Crazy busy month. I’m reading at the slowest rate ever right now, and as for posting – ha!

But this too shall pass. (As many of you know, I operate a small perennial plant nursery, so I needn’t get into detail about how overwhelmed my spring is with things-needing-doing and not-enough-hours-in-the-day.)

I did escape a week or so ago for a whirlwind three-day road trip (plant related) to Salt Spring Island and then Vancouver, and on my way home stole an hour to visit one of my favourite used book stores ever, Neil Stad’s Nuggets in downtown Chilliwack.

Neil gently reminds his shoppers that “Good luck will follow those who are tidy.” And an utterly random “found item” – this bookshop’s decor fully expresses its owner’s sense of humour.
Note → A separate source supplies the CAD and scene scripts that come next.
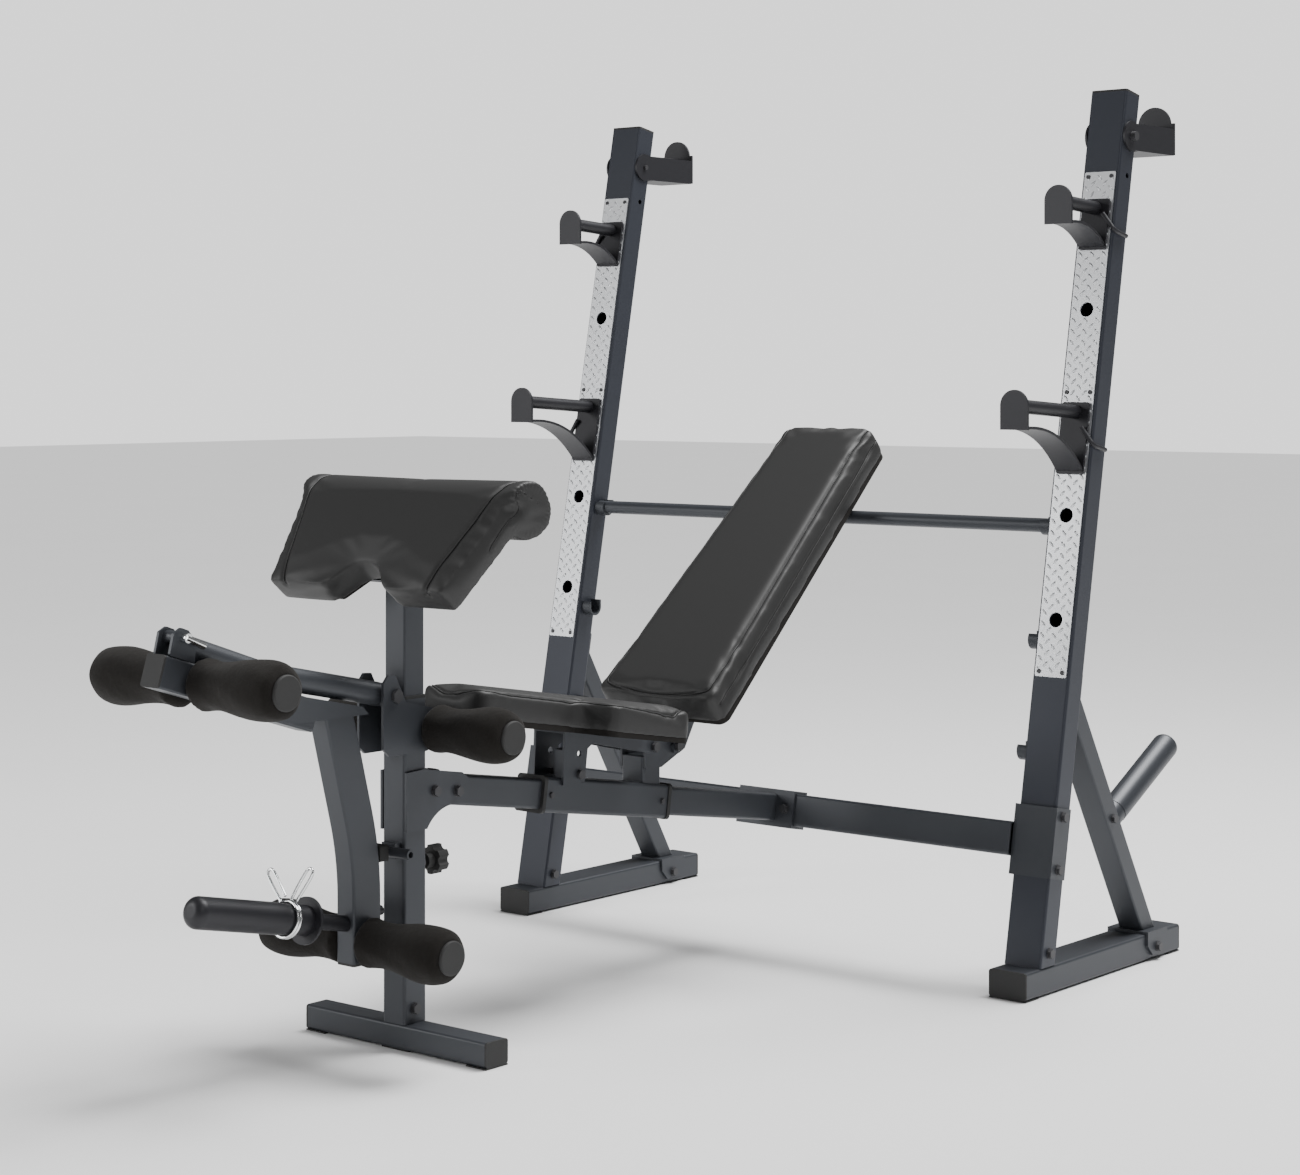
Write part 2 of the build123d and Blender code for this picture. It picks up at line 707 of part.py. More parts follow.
def build_pivot_bolts():
    """Pivot bolts of the leg developer, the seat and the backrest."""
    bolts = []
    for (y, z), r, reach in ((ARM_PIVOT, 6.0, 31.0), (SEAT_PIVOT, 5.0, 38.0), (BACK_PIVOT, 5.0, 38.0)):
        with BuildPart() as bolt:
            add(rod((-reach, y, z), (reach, y, z), r))
            for edge in SIDES:
                with BuildSketch(Plane(origin=(edge * reach, y, z), z_dir=(edge, 0, 0))):
                    RegularPolygon(r * 1.65, 6, major_radius=False)
                extrude(amount=6)
        bolts.append(bolt.part)
    return bolts


def build_stop_bar():
    """Cross bar in front of the post that the leg developer comes to rest on."""
    with BuildPart() as stop:
        add(rod((-58, -44, 322), (58, -44, 322), 8.5, 5))
        with BuildSketch(Plane(origin=(0, -25, 322), x_dir=(1, 0, 0), z_dir=(0, -1, 0))):
            Rectangle(30, 24)
        extrude(amount=12)
    return stop.part


def build_axle(at, half):
    """Tube through a pair of foam rollers."""
    y, z = at
    return rod((-half, y, z), (half, y, z), AXLE_R, AXLE_R - 2)


def build_axle_caps(at):
    """Discs that close an axle and hold the foam on it."""
    y, z = at
    caps = []
    for side in SIDES:
        with BuildPart() as cap:
            with BuildSketch(Plane(origin=(side * FOAM_X1, y, z), z_dir=(side, 0, 0))):
                Circle(CAP_R)
            extrude(amount=5)
            fillet(cap.faces().sort_by(Axis.X)[-1 if side > 0 else 0].edges(), 3)
            with BuildSketch(Plane(origin=(side * FOAM_X1, y, z), z_dir=(-side, 0, 0))):
                Circle(AXLE_R - 2.0)
            extrude(amount=16)
        caps.append(cap.part)
    return caps


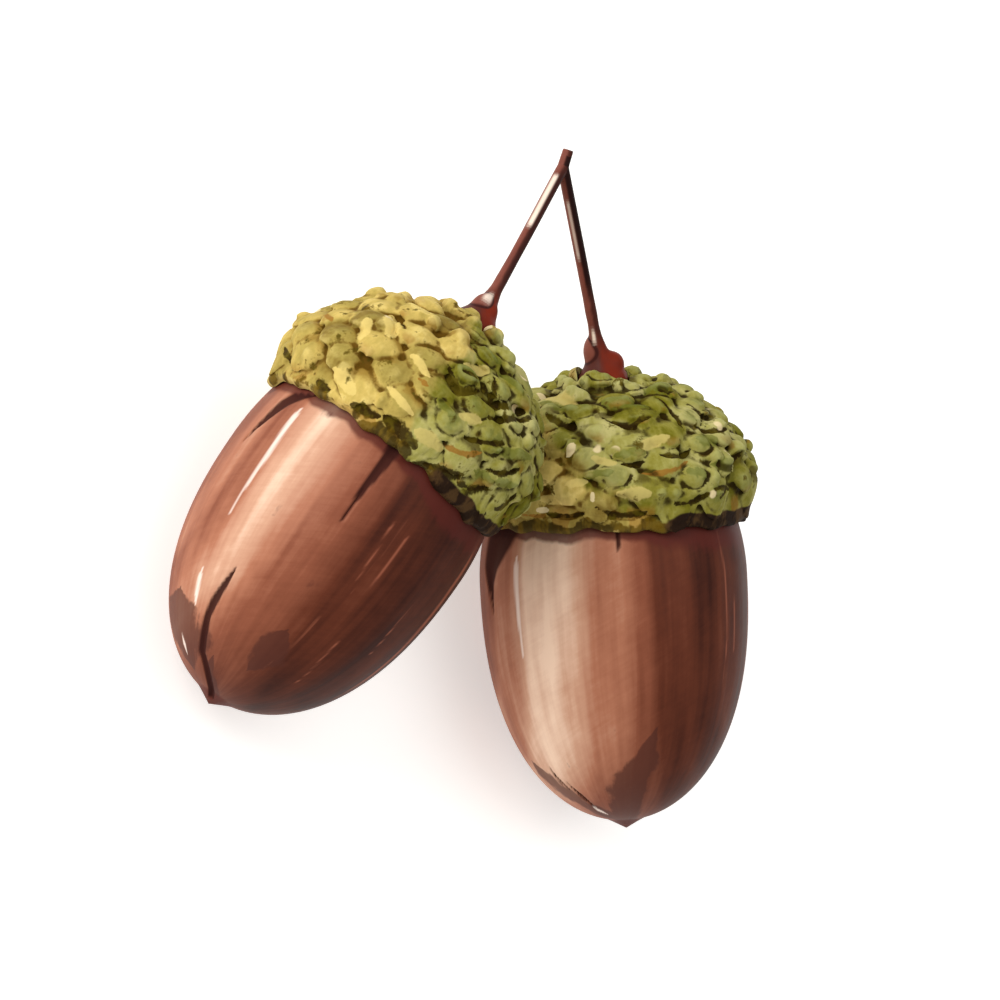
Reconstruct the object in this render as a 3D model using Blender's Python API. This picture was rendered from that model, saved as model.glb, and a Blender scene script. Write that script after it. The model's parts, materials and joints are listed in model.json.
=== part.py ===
"""Two acorns on one forked stalk, as cut from the twig and laid on a table.

Each acorn is built upright on its own axis, in metres, with the middle of the cup's rim at the
origin, the stalk above it and the pointed tip below it. It is then laid down by its placing.
The stalk is built where it lies, from the top of one cup to the fork and back to the other cup.
"""

import math
import random
from dataclasses import dataclass

import bmesh
import bpy
from mathutils import Matrix, Vector, geometry

MM = 0.001

# The gap between two pieces that touch, and the side of the block that stands for the table
SEAT_GAP = 0.3 * MM
TABLE_SIZE = 200 * MM


@dataclass
class Acorn:
    """The sizes of one acorn and the way it lies. Lengths are in metres, angles in degrees."""

    side: str
    seed: int
    # The nut: its largest radius, how far below the rim that is, and how far down the tip is
    nut_radius: float
    nut_widest: float
    nut_length: float
    nut_fullness: float
    # The cup without its scales: its largest radius, how far above the rim that is, and its height
    cup_radius: float
    cup_widest: float
    cup_height: float
    cup_fullness: float
    # The lie: the middle of the rim, the way the stalk end points in plan, clockwise from +Y,
    # how far that end rises, and the turn about the acorn's own axis
    rim_centre: tuple
    heading: float
    pitch: float
    spin: float


RIGHT = Acorn(
    side="right",
    seed=11,
    nut_radius=9.78 * MM,
    nut_widest=3.6 * MM,
    nut_length=21.8 * MM,
    nut_fullness=2.4,
    cup_radius=10.05 * MM,
    cup_widest=3.6 * MM,
    cup_height=10.9 * MM,
    cup_fullness=1.65,
    rim_centre=(11.52 * MM, -1.97 * MM, 10.55 * MM),
    heading=-20.0,
    pitch=8.84,
    spin=118.8,
)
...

Neil doesn’t have a website, but here is a nice article from a few years ago, which gives some background info.

B.C. readers: go see Neil. 45832 Wellington Avenue, a few blocks down from the 5 Corners clock tower. And an hour is just barely enough to hit the high points, for it’s one of those book stores, a maze of rooms packed floor to ceiling with well-labelled shelves of books, books, books, including exploration-worthy sections of vintage literature and a vast and well-organized selection of British serial school novels for those who are into such things – Angela Brazil, Elinor Brent-Dyer, Enid Blyton et al.
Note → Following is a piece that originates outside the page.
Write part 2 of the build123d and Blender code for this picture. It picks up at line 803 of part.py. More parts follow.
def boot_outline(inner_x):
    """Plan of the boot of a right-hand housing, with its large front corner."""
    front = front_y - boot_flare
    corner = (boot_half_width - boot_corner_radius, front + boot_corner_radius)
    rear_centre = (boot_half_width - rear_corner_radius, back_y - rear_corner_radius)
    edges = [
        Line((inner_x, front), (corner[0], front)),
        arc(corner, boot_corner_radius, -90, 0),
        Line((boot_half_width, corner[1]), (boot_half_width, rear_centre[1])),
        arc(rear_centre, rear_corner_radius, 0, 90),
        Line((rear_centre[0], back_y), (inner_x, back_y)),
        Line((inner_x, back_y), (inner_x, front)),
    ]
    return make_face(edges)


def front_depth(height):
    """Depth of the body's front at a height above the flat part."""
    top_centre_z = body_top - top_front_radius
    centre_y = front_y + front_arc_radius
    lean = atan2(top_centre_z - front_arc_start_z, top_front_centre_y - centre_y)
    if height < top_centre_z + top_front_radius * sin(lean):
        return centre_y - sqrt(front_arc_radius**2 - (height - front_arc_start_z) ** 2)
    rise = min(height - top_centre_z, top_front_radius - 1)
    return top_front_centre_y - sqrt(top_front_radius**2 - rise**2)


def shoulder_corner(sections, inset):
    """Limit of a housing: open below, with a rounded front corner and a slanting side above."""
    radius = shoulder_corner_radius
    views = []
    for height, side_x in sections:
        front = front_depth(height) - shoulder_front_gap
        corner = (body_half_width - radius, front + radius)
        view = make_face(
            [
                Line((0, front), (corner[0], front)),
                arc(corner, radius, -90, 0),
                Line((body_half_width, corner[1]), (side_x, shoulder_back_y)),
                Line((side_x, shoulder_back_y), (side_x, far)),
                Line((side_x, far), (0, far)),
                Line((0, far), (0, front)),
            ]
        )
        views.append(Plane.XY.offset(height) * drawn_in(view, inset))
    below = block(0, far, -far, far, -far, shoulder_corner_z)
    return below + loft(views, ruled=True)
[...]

And records and cds, too, and Neil plays awesome music, heavy on the blues and vintage rock side of things. And he’s friendly and helpful but also very cool with just letting his shoppers dig and delve at will. Excellent coffee shop next door, too. The whole setup is pretty Nirvana-ish, in fact.

This visit to Nuggets (and the also-stellar The Book Man, just down the street – Chilliwack is blissfully well provided with vintage book shopping) didn’t yield any stupendously amazing “wow!” finds this time round, but I did find some goodies, among them this well-read paperback copy of thriller writer Victor Canning’s first published novel – not a thriller, by the way, but a humorous picaresque-ish journey-book – which I’d been mildly keeping an eye out for, as I have its sequel from my last visit to Nuggets (Mr. Finchley Goes to Paris) and was holding off reading it until I read the first.
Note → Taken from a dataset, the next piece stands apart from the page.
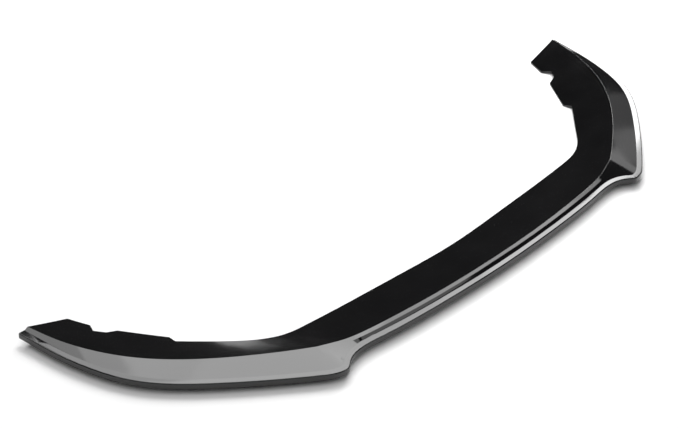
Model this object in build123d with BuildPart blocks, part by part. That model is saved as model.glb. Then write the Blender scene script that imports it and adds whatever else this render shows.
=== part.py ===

Light reading for sure, a perfect sort of book for popping in one’s travelling bag, though I must confess I couldn’t wait until my next trip, but delved into it that very night, once I reached my own home in the wee hours.

Meet Mr. Finchley:

Mr. Finchley was forty-five, short, with a comfortable face such as you might see on the fringe of any crowd, and a tonsure that surprised you when he raised his hat. He was panting slightly as he came to the top of the hill. He had lived in London all his life and, since Mr. Bardwell had made him chief clerk ten years ago, he had never had a week’s holiday. Mr. Bardwell himself never took a holiday and he fostered the practice among his clerks. Mr. Finchley had succumbed meekly to the conviction that he was indispensable to the office, a conviction which Mr. Bardwell had encouraged. When Mr. Bardwell had died it was generally considered that Mr. Sprake would continue his tradition. But Sprake (he was only referred to as Mr. Sprake in the presence of clients) had developed surprising attributes. Mr. Finchley took out his yellow silk handkerchief and wiped his forehead as he mused over the astonishing change which had come over Sprake. He came to the office in tweeds. He smoked all day, scattered his ash in deed boxes, and looked more like a bookmaker than a lawyer. Mr. Finchley had witnessed in silence the desecration and waited anxiously for the practice to decline. The practice did not decline. Business increased. Sprake grew jollier and the checks on his golfing suits larger. And then – it was hot even in the shade now and Mr. Finchley decided to rest on the seat at the end of the avenue – there came the day when Sprake had called him into his room.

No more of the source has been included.